Byron York: Lindsey Graham’s bitter, comic turn

Sen. Lindsey Graham stands at 0.5 percent in the RealClearPolitics average of national polls in the Republican presidential race. He’s infinitesimally better — 0.7 percent — in the Iowa race, and 0.5 percent in New Hampshire. Even in his native South Carolina, where he might be assumed to have favorite-son status, Graham in languishing with 2.0 percent, in a three-way tie for seventh place.

It’s not exactly a position of strength, but in a half-comic, half-bitter performance Thursday before the Republican Jewish Coalition meeting in Washington, Graham presented himself as the candidate who, virtually alone in the race, knows the secret of winning the presidency.

Graham, one of 14 GOP candidates to appear before the group, spoke second, after Sen. Ted Cruz handled lead-off duties. Cruz had offered the crowd a familiar (and factually unsupported) interpretation of the 2012 presidential election in which Mitt Romney lost because millions of disaffected conservatives, particularly evangelical Christians, did not turn out to vote. The next Republican candidate needs to be a true conservative to lure those voters back to the polls, Cruz argued.

That set Graham off. Deciding on the spot to abandon plans to spend most of his time talking about foreign policy, Graham lectured the audience on the GOP’s recent presidential losses, explaining that — whatever the voters’ economic anxieties and policy blunders of the George W. Bush administration — Republicans have failed in recent cycles because they were on the wrong side of two key issues: immigration and abortion.
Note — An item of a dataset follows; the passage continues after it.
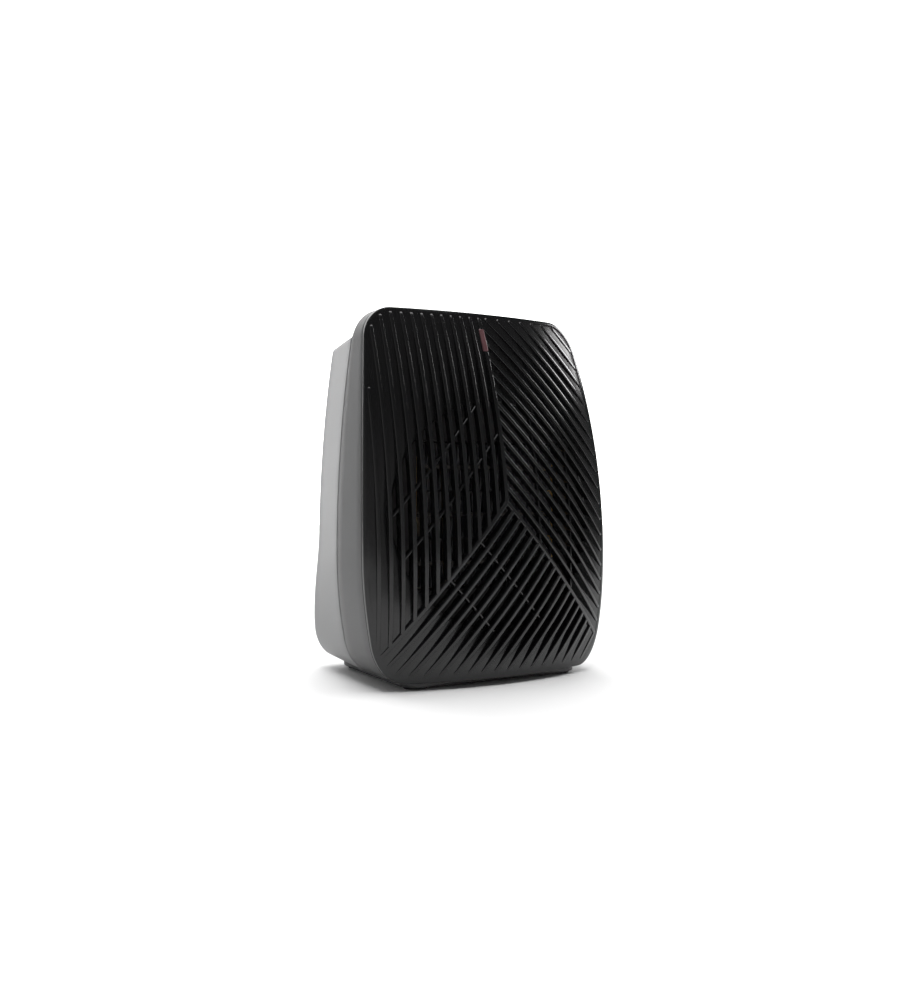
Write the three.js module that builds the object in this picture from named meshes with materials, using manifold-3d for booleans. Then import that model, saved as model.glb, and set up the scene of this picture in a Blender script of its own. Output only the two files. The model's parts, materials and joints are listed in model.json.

“Why do we lose?” Graham asked. “How many of you believe that we’re losing elections because we’re not hardass enough on immigration?”

There was an awkward silence in the room, and it’s not clear whether anyone agreed with Graham’s premise. But he continued: “Well, I don’t agree with you. I believe we’re losing the Hispanic vote because they think we don’t like them.”

The key to victory, Graham said, is to win those Hispanic voters, rather than chase some elusive conservatives. “I believe that it’s not about turning out evangelical Christians,” he explained. “It’s about repairing the damage done by incredibly hateful rhetoric driving a wall between us and the fastest-growing demographic in America.”

Mitt Romney’s “self-deportation” was bad enough in 2012, Graham said, but now the Republican frontrunner, Donald Trump has taken things a step further. “Forced deportation,” Graham said. “We’re literally going to round them up. Sound familiar to you?”

“You think we’re going to win an election with that kind of garbage?” Graham continued. “If you think it’s about turning out more people and staying on this path, then you’re setting this party up for oblivion. It’s not about turning out more people. It’s about getting more people involved in our cause.”

Graham’s remarks were not so much directed at Trump but at Cruz, who many Republicans feel has taken a hands-off approach to Trump in hopes of profiting politically. And of course, many of Cruz’s Republican colleagues in the Senate can’t stand him and are happy for any opportunity to take a whack at him.

Then it was on to abortion. “If the nominee of the Republican Party will not allow for an exception for rape and incest, they will not win,” Graham said. “Ted Cruz doesn’t have an exception for rape and incest.” If Cruz (and presumably other candidates who share that position) wins the nomination, Graham said, the election “will be about rape. It will be about the nominee of the Republican Party telling a woman who’s been raped you’ve got to carry the child of the rapist. Good luck with that.”

“We will lose young women in droves,” Graham said. Surveying it all, he said: “I am tired of that crap.”

The anger and bitterness behind Graham’s words were obvious to everyone in the quiet hall.

“Not the speech you thought you were gonna hear, right?” Graham said, breaking the tension. “Not the speech I thought I would give.”

Even if Graham were right about Cruz, even if he were right about immigration reform, and right about abortion — even if he were right about all of that, is there anything about Graham’s campaign so far that would indicate he could actually win the nomination and then defeat Hillary Clinton in a general election?

“Put me in the ring with her,” Graham said. “Give me a chance. I’ll win.”

Finally, though, Graham acknowledged reality. The plan hasn’t worked, and Graham’s real hope was that someone in the crowd of donors would be generous enough to allow him to keep going in the absence of voter support.

“I’m at one percent,” Graham said. “The election is still a long way away. Help me stay in this race.”

Given the circumstances, it would be reasonable for any Republican to respond by asking: Why?